Object data in JSON:
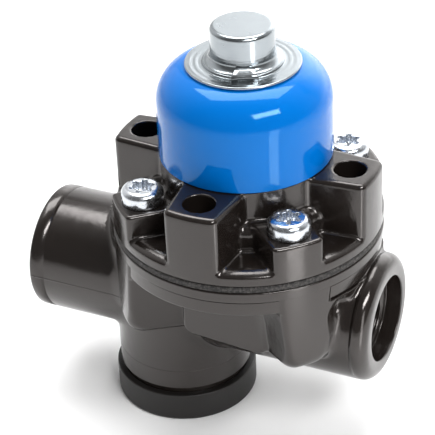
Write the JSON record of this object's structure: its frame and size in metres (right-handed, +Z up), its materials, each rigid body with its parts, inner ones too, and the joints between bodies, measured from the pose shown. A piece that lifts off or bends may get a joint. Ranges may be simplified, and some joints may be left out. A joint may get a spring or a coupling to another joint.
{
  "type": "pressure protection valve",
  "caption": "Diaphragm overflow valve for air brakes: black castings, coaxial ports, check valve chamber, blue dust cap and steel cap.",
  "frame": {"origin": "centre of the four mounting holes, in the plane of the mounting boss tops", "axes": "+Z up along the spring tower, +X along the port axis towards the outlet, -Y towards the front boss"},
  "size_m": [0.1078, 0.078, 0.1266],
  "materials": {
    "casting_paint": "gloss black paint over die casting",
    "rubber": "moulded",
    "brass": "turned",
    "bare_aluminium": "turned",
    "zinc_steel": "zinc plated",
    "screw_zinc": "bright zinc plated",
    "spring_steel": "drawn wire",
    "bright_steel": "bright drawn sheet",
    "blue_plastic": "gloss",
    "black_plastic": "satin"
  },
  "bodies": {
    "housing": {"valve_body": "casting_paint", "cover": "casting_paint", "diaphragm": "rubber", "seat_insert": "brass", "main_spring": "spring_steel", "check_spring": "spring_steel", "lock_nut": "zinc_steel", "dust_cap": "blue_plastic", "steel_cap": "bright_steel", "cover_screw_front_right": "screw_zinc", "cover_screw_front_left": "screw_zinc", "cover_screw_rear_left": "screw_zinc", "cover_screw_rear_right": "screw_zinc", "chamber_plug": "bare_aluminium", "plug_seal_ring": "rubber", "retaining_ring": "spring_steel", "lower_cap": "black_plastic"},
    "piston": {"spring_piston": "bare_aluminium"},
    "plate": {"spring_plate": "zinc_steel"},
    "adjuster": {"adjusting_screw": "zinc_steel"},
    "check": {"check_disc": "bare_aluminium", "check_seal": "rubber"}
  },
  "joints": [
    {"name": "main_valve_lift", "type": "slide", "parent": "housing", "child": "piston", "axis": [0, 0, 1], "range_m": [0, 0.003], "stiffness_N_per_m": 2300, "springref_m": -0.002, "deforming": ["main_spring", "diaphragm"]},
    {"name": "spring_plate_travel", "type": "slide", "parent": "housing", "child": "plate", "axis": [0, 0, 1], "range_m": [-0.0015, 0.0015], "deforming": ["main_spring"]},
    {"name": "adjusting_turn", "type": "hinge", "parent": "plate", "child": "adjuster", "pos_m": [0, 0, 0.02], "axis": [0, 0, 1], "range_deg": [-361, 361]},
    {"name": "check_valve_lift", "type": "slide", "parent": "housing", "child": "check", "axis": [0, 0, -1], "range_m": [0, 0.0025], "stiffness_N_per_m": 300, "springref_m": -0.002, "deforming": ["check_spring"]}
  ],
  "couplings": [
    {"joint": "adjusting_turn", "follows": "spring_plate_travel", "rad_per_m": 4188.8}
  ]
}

--

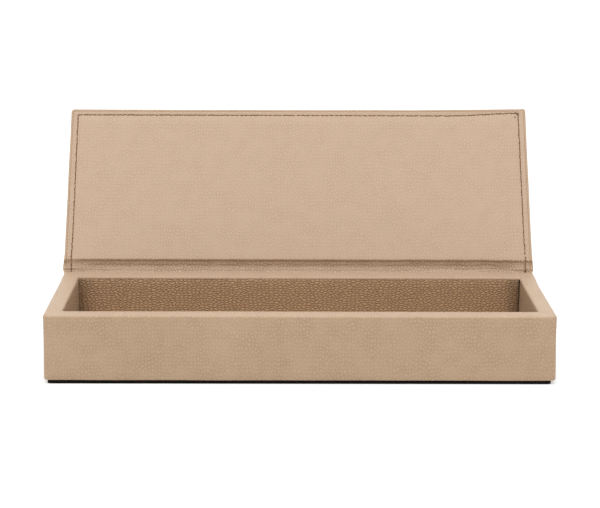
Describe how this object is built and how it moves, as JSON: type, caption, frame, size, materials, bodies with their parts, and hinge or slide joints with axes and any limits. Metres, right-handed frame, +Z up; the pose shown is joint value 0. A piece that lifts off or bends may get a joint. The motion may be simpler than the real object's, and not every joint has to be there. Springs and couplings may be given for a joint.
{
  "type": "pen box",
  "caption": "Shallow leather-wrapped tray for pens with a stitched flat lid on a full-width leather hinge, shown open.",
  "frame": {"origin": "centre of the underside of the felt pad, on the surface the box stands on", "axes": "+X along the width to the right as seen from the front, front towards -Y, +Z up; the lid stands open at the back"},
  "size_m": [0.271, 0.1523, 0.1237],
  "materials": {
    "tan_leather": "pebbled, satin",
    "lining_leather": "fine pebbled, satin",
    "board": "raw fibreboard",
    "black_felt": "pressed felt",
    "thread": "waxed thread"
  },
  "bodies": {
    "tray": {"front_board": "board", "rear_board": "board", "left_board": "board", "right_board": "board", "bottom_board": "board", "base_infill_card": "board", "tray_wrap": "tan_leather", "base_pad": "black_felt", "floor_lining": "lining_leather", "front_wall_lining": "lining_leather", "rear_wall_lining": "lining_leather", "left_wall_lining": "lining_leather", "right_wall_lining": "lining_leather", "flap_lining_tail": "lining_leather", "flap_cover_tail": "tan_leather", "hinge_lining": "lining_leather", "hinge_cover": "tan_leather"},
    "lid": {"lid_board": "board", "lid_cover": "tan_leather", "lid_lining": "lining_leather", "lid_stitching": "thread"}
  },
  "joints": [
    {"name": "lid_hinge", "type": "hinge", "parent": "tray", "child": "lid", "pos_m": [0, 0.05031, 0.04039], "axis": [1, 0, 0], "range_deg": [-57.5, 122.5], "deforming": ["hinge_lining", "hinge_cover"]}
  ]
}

▶ _WHAT IS BEING ASKED_
Above are the records; copy every line in them that holds the word "from".

▶ _SOLUTION TO THIS TASK_
Write the JSON record of this object's structure: its frame and size in metres (right-handed, +Z up), its materials, each rigid body with its parts, inner ones too, and the joints between bodies, measured from the pose shown. A piece that lifts off or bends may get a joint. Ranges may be simplified, and some joints may be left out. A joint may get a spring or a coupling to another joint.
  "frame": {"origin": "centre of the underside of the felt pad, on the surface the box stands on", "axes": "+X along the width to the right as seen from the front, front towards -Y, +Z up; the lid stands open at the back"},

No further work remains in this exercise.